Zora—I understand people needing to censor full-on sex on certain platforms…But, I don’t know, I don’t think that they should do that on Tumblr at all. I think there needs to be more of a conversation about it…Sometimes my photos get deleted, like photos of my friend when she was pregnant, then breastfeeding. I don’t know how it works, whether people really are reporting things or if now there’s an algorithm that’s auto-censoring nipples, etcetera. I think there needs to be proper discussion about what it all is, but I’m obviously very anti-censorship, pro-nudity, pro-sex work, and [there needs] to be space for it. It’s about educating people, about where it goes and where it comes from, and giving them new perspectives as well.

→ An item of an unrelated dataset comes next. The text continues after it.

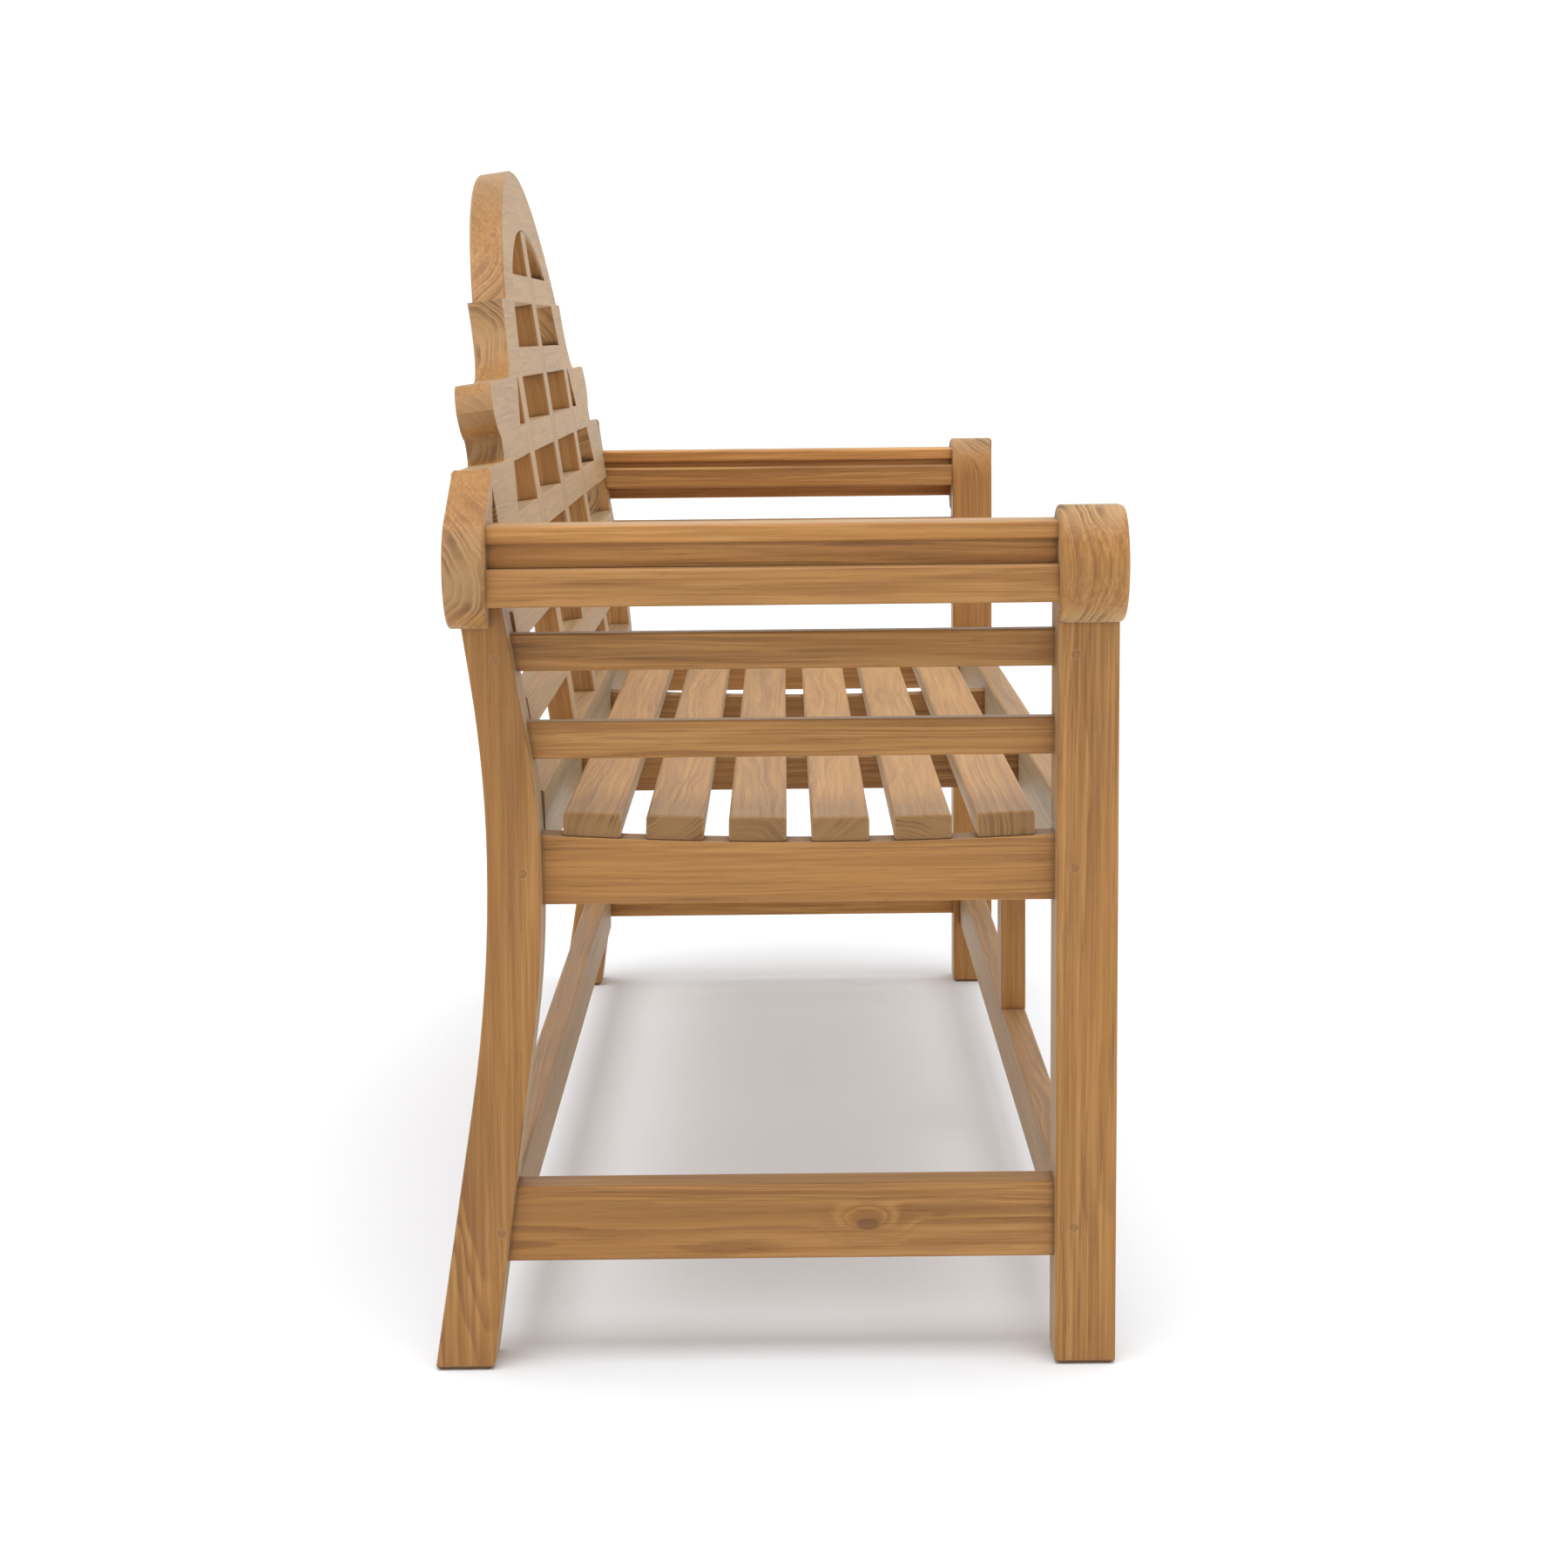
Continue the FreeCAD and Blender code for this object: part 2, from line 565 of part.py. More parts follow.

Allie—And I guess, too, to kind of follow up, do you ever worry about your work getting overtly sexualized in certain ways?

Zora—I just think that throughout history [we have] lacked a certain perspective, or “gaze,” as we like to say. I suppose I have worried about it? Of course the most likes that I end up getting, ironically then, are my photos where nipples slide past the censor, or there is some sort of implied nudity. And then I am not worried, because I think while simultaneously trying to desexualize certain situations, I don’t want to avoid the nature of sex and intimacy and that it’s a huge part of our lives. I don’t know where down the line I decided it was my duty to be a part of that voice. But for me it’s absolutely necessary, and I think it’s also something that I really want to see, how that can translate. I’m all for not hiding it. It’s cool to hear, most specifically from women, the response to my photos in terms of nudes is always been, ‘It feels true, or identifiable,’ and understanding that vulnerability, and that there’s some sort of dialogue between us. That’s really important to me, not having all these bodies just be bodies, that they’re more than that.